I have been in a poor place in my life for some months now, struggling and dealing with things, on another of my posts, a point was raised about “GasLighting” and I wasn’t exactly sure of what it was so looked it up, definitions are generally similar with a number of points raised, and I answered them, essentially I ticked the box for everything, as explained below, and then there was a real kick at the end of all that……..
1. You are constantly second-guessing yourself –
Everytime, wondering if it is right, wrong, thinking it is right and then finding it is wrong in so many things
2. You ask yourself, "Am I too sensitive?" a dozen times a day. –
All the time
3. You often feel confused and even crazy at work. –
Definitely, unfocused, unable to organise appropriately that has actually led to a recent formal warning.
4. You're always apologizing to your friends and family. –
This has happened, but I generally try to justify her words and actions, that she is entirely appropriate.
5. You can't understand why, with so many apparently good things in your life, you aren't happier. –
Most definitely, there are good things, but I simply can’t see or feel them.
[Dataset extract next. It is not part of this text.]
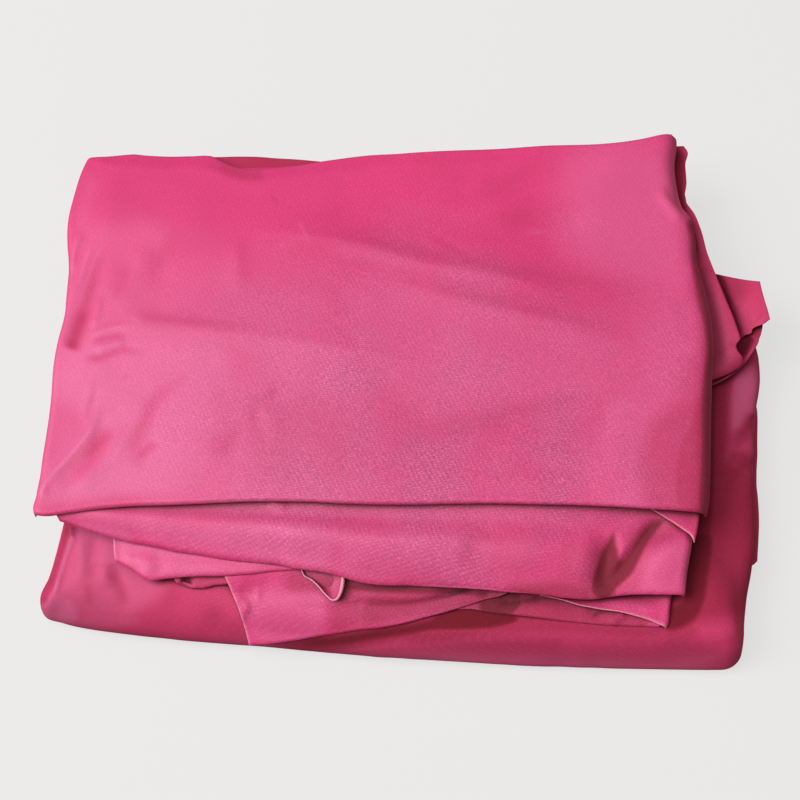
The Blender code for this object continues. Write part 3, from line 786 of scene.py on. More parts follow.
panel, panel_pts = ply(
    "top_panel_cloth", edge(T_FRONT), edge(T_RIGHT, 52), edge(T_BACK), edge(T_LEFT),
    rolls={"front": (2.2, 185, 3.0), "left": (5.0, 88, 5.0), "back": (3.6, 140, 3.0),
           "right": [(1.5, -13.2), (0.3, -12.8), (0.1, -12.0), (0.8, -10.6), (2.1, -8.6), (3.6, -6.4), (5.1, -4.4), (6.8, -2.7), (9.0, -1.3), (11.5, -0.5), (14.5, -0.1), (18, 0)]},
    scale={"left": lambda v: 0.45 + 0.55 * smooth(v, 0.0, 0.25), "right": lambda v: 0.72 + 0.28 * smooth(v, 0.0, 0.2) - 0.38 * smooth(v, 0.55, 0.75)},
    pitch=1.15, height=panel_height, level=62.4, seed=5,
    crumple=((0.35, 38.0), (0.10, 13.0)),
    folds=[
        ("v", 0.6, 5, [(128, 206), (92, 250), (77, 284), (69, 310)], 0.5, 0.3),
        ("v", 0.9, 4, [(84, 230), (76, 250), (71, 275)]),
        ("r", -1.1, 5.5, [(119, 230), (108, 246), (100, 261), (94, 280), (88, 300), (81, 318), (75, 334), (69, 350)], 0.75, 0.1),
        ("r", -0.35, 5, [(134, 256), (124, 278), (113, 306)], 0.4, 0.4),
        ("r", -0.4, 7, [(188, 222), (163, 257), (147, 297)], 0.4, 0.4),
        ("r", 0.7, 3, [(101, 294), (97, 312), (92, 330)]),
        ("r", 0.5, 3, [(88, 337), (98.6, 331.5), (128, 325.6), (140, 328.5)], 0.3, 0.4),
        ("r", -0.35, 3, [(90, 342), (110, 336), (131, 334)], 0.3, 0.3),
        ("r", 0.5, 3, [(93, 350), (119, 343), (128, 341)], 0.3, 0.3),
        ("r", -0.4, 3.5, [(82, 358), (101.5, 356.5), (125, 349), (151, 356)], 0.2, 0.5),
        ("r", 0.35, 3, [(93, 378), (88.3, 397.6), (81, 421)], 0.3, 0.4),
        ("r", -0.35, 3.5, [(99, 386), (94, 400), (88, 421)], 0.3, 0.4),
        ("r", 0.7, 4, [(100, 404), (89.8, 430), (66, 459.4), (45.6, 483), (38, 501)], 0.2, 0.1),
        ("r", -0.8, 6, [(110, 416), (101.5, 436), (94, 453.5), (78, 468), (57.4, 489)], 0.35, 0.2),
        ("r", 0.8, 8, [(132, 422), (113, 450), (87, 477), (66, 497)], 0.3, 0.3),
        ("r", -0.45, 6, [(208, 361), (180, 380), (158, 398), (148, 418), (142, 432), (136, 450), (129, 469)], 0.6, 0.25),
        ("r", -0.35, 3.5, [(163, 439), (150, 448), (141, 460), (134, 470)], 0.3, 0.4),
        ("r", 0.7, 7, [(235, 228), (237, 262), (237, 303)], 0.4, 0.5),
        ("r", 0.8, 10, [(155, 245), (135, 275), (113, 315)]),
        ("v", 1.3, 18, [(96, 322), (134, 318), (172, 323), (220, 331), (300, 342), (370, 352), (430, 362)], 0.15, 0.3),
        ("v", 1.9, 18, [(236, 228), (307, 236), (365, 246), (420, 262), (494, 275), (537, 286), (590, 300)], 0.25, 0.25),
        ("v", 1.1, 14, [(370, 274), (420, 289), (486, 305), (551, 320), (640, 340)], 0.3, 0.3),
        ("c", 0.22, 4, [(415, 228), (450, 248), (486, 268)], 0.5, 0.5),
        ("r", -0.8, 10, [(495, 212), (550, 218), (610, 224)], 0.5, 0.5),
        ("r", 0.9, 13, [(650, 150), (590, 196), (510, 236)], 0.5, 0.5),
        ("r", -0.6, 12, [(620, 155), (560, 180), (490, 200)], 0.5, 0.5),
        ("r", -0.5, 10, [(490, 462), (566, 472), (640, 488)], 0.5, 0.5),
        ("r", 0.7, 12, [(650, 372), (614, 440), (604, 505)], 0.5, 0.4),
        ("r", -0.6, 10, [(664, 405), (648, 455), (640, 500)], 0.5, 0.4),
        ("r", -0.6, 5.5, [(291, 374), (272, 395), (257, 409), (260, 427), (270, 452)], 0.3, 0.5),
        ("r", -0.5, 9, [(252, 412), (231, 436), (217, 463)], 0.5, 0.4),
        ("r", 0.35, 8, [(282, 404), (273, 425), (277, 446)], 0.4, 0.4),
        ("c", 0.9, 5, [(660, 186), (672, 200), (688, 222)]),
        ("r", -0.8, 10, [(694, 285), (690, 315), (700, 345)]),
        ("r", -0.9, 16, [(330, 424), (420, 425), (520, 415), (620, 402)], 0.4, 0.4),
    ],
    # painted shade along the panel's right edge, in its creases, beside the ply behind its back edge, under its front
    # left corner, and in broad soft patches
    painted_shade=[(0.50, 16, [(695, 516), (694, 450), (697, 403), (702, 374), (705, 350), (703, 325), (699, 305), (695, 285), (730, 285), (730, 516)]),
          ("r", 0.5, 7, [(704, 360), (701, 392), (699, 430), (699, 470), (701, 514)], 0.4, 0.1),
          (0.72, 4, [(701, 516), (699.5, 450), (699.5, 403), (703, 374), (706, 350), (703, 325), (697, 305), (694, 285), (692, 262), (692, 240), (688, 222), (716, 222), (726, 300), (726, 516)]),
          (0.2, 16, [(688, 360), (716, 360), (716, 512), (684, 512)]),
          (0.30, 14, [(652, 424), (716, 395), (716, 512), (650, 512)]),
          (0.46, 9, [(680, 436), (716, 405), (716, 512), (678, 512)]),
          ("r", 0.1, 12, [(405, 158), (440, 172), (475, 188)], 0.3, 0.3),
          ("r", 0.8, 1.3, [(34, 516.5), (42, 517.8), (54, 516.6)], 0.1, 0.3),
          ("r", 0.26, 4, [(119, 230), (108, 246), (100, 261), (94, 280), (88, 300), (81, 318), (75, 334), (69, 350)], 0.6, 0.1),
          ("r", 0.10, 5, [(134, 256), (124, 278), (113, 306)], 0.4, 0.4),
          ("r", 0.10, 7, [(188, 222), (163, 257), (147, 297)], 0.4, 0.4),
          (0.3, 7, [(222, 158), (240, 166), (262, 172), (262, 181), (235, 179), (222, 169)]),
          ("r", 0.46, 5, [(92, 290), (84, 312), (77, 332), (70, 352)], 0.5, 0.1),
          ("r", 0.1, 2.2, [(90, 342), (110, 336), (131, 334)], 0.3, 0.3),
          ("r", 0.12, 2.6, [(82, 358), (101.5, 356.5), (125, 349), (151, 356)], 0.2, 0.5),
          ("r", 0.2, 4.5, [(114, 424), (102, 440), (92, 450), (78, 466)], 0.3, 0.4),
          ("r", 0.08, 5, [(200, 366), (158, 398), (142, 432), (129, 469)], 0.5, 0.3),
          ("r", 0.1, 3, [(158, 441), (146, 450), (136, 462)], 0.3, 0.4),
          ("r", 0.1, 6, [(247, 420), (231, 438), (219, 461)], 0.4, 0.4),
          ("r", 0.17, 4.5, [(132, 317.5), (160, 320), (200, 323.5), (270, 330)], 0.1, 0.7),
          ("r", 0.15, 6, [(300, 231), (365, 242), (420, 253), (494, 266), (545, 275), (590, 283), (665, 299)], 0.2, 0.3),
          ("r", 0.12, 6, [(385, 277), (440, 290), (492, 301), (578, 321), (640, 343)], 0.3, 0.4),
          ("r", 0.16, 9, [(592, 210), (540, 213), (500, 223), (455, 238)], 0.3, 0.5),
          ("r", 0.12, 8, [(566, 148), (505, 184), (452, 214)], 0.4, 0.4),
          ("r", 0.1, 4.5, [(284, 384), (268, 398), (258, 412), (262, 430)], 0.3, 0.5),
          ("r", 0.13, 7, [(628, 391), (560, 402), (500, 414), (440, 430), (400, 446)], 0.4, 0.4),
          ("r", 0.15, 6, [(657, 436), (655, 455), (653, 474)], 0.4, 0.4),
          (0.10, 22, [(258, 404), (340, 402), (352, 474), (262, 486)]),
          ("r", 0.18, 9, [(690, 404), (688, 440), (688, 512)], 0.3, 0.1),
          ("r", 0.22, 1.3, [(268, 189), (275, 200), (281, 210)], 0.4, 0.4)],
    # painted highlight: broad paler patches at the left, lower left, middle and top right, and thin highlights along
    # fold ridges; items with a negative amount take painted highlight away along creases and at the front left edge
    pale=[(0.50, 42, [(40, 345), (130, 322), (240, 345), (225, 420), (195, 500), (40, 505)]),
          (0.29, 60, [(40, 256), (200, 258), (330, 318), (340, 500), (40, 505)]),
          (0.20, 26, [(345, 285), (440, 285), (560, 320), (650, 345), (640, 400), (520, 405), (400, 395), (345, 340)]),
          (0.24, 16, [(76, 230), (108, 222), (165, 225), (170, 300), (120, 305), (84, 300), (72, 285)]),
          (0.31, 32, [(575, 150), (668, 150), (690, 215), (690, 290), (600, 275), (560, 230)]),
          ("r", 0.12, 5, [(305, 243), (365, 254), (420, 267), (494, 281), (560, 296)], 0.2, 0.5),
          ("r", 0.5, 2.2, [(100, 404), (89.8, 430), (66, 459.4), (45.6, 483), (38, 501)], 0.3, 0.1),
          ("r", 0.42, 1.8, [(93, 236), (84, 264), (75, 296)], 0.3, 0.3),
          ("r", 0.38, 2.0, [(108, 234), (95, 260), (85, 286), (77, 306)], 0.3, 0.3),
          ("r", 0.36, 1.8, [(78, 226), (73, 254), (71, 288)], 0.3, 0.3),
          ("r", 0.3, 6, [(148, 232), (136, 262), (122, 300)], 0.4, 0.4),
          ("r", 0.14, 7, [(94, 166), (86, 200), (80, 230), (76, 262)], 0.2, 0.2),
          ("r", 0.25, 3.5, [(66, 330), (60, 352), (56, 385)], 0.3, 0.3),
          ("r", 0.55, 6, [(132, 424), (118, 450), (106, 478)], 0.3, 0.3),
          ("r", 0.12, 3, [(518, 230), (562, 233)], 0.4, 0.4),
          ("r", 0.16, 8, [(632, 392), (628, 420), (628, 447)], 0.4, 0.4),
          ("r", 0.35, 2.4, [(88, 336), (98.6, 331), (128, 325.6), (139, 328)], 0.3, 0.3),
          ("r", 0.35, 2.4, [(96, 348.5), (119, 343), (126, 341.5)], 0.3, 0.3),
          ("r", 0.22, 1.4, [(296, 216), (304, 232), (311, 246)], 0.4, 0.4),
          (0.22, 40, [(640, 215), (696, 225), (704, 300), (704, 515), (600, 515), (625, 330)]),
          (0.28, 14, [(610, 395), (652, 395), (652, 470), (606, 470)]),
          (-0.5, 14, [(54, 402), (82, 408), (86, 428), (72, 448), (54, 464), (44, 460), (48, 420)]),
          ("r", -0.7, 8, [(110, 420), (101, 440), (90, 456), (76, 470), (60, 486)], 0.3, 0.3),
          ("r", -0.75, 5, [(36, 514), (60, 511), (96, 505), (134, 501), (180, 500)], 0.1, 0.4),
          ("r", -0.5, 3.4, [(82, 358), (101.5, 356.5), (125, 349), (151, 356)], 0.2, 0.5),
          ("r", -0.45, 2.6, [(90, 342), (110, 336), (131, 334)], 0.3, 0.3),
          ("r", -0.4, 6, [(200, 366), (158, 398), (142, 432), (129, 469)], 0.5, 0.3),
          ("r", -0.5, 4, [(160, 440), (146, 450), (134, 464)], 0.3, 0.4),
          ("r", -0.3, 8, [(252, 415), (231, 438), (217, 463)], 0.4, 0.4),
          ("r", -0.5, 5, [(291, 374), (272, 395), (258, 410)], 0.3, 0.4),
          ("r", 0.62, 2.4, [(100, 404), (89.8, 430), (66, 459.4), (45.6, 483), (38, 501)], 0.3, 0.1)])
dress(panel, cloth)
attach(panel, "panel")
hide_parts("top_panel")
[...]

6. You frequently make excuses for your partner's behavior to friends and family. –
Justify more than excuse, see point 4.
7. You find yourself withholding information from friends and family so you don't have to explain or make excuses. –
This has happened on a few occasions, mainly as I cannot bear to go into detail, it becomes too frustrating, also partly due to bot being able to appropriately express myself, see point 8.
8. You know something is terribly wrong, but you can never quite express what it is, even to yourself. –
Without doubt the biggest point here for me, it is terribly wrong and the best I can come up with is that I am unhappy and I know I am not good but not able to fully explain it.
9. You start lying avoid the put downs and reality twists. –
Oh yes, am in that motion as we speak, and when the truth comes out, which it has to soon due to circumstance it will go nuclear and I am not afraid to say I am both scared of the event and the fallout that will happen, extremely on edge as we speak.
10. You have trouble making simple decisions. –
Every time, generally try to not make any.
11. You have the sense that you used to be a very different person – more confident fun-loving, more relaxed. –
I am aware of that person, me, aware that it was there I enjoyed life, stress free and happy, that just feels like some wishful dream I had some time again.
12. You feel hopeless and joyless. –
Every day, plus add incompetent to that list.
13. You feel as though you can't do anything right. –
Definitely, even when I believe I have done something specific right, or right to my mind I am finding I am told very different.
14. You wonder if you are a "good enough" girlfriend/ wife/employee/ friend; daughter. –
I feel a dreadful husband as I simply do not meet expectations or wants ever.
15. You’ve become completely insecure –
Without a doubt, to the point of just feeling uncomfortable around people as a whole, no confidence.
I then sat and thought to myself “am I being fair here, have I weighted it far more towards myself than what is the case, is this actually correct and is it one sided?” which is exactly what is the content of the points and my answers, just a bit of a shocker to me, and perhaps maybe to others, be interesting to gather other member’s experiences.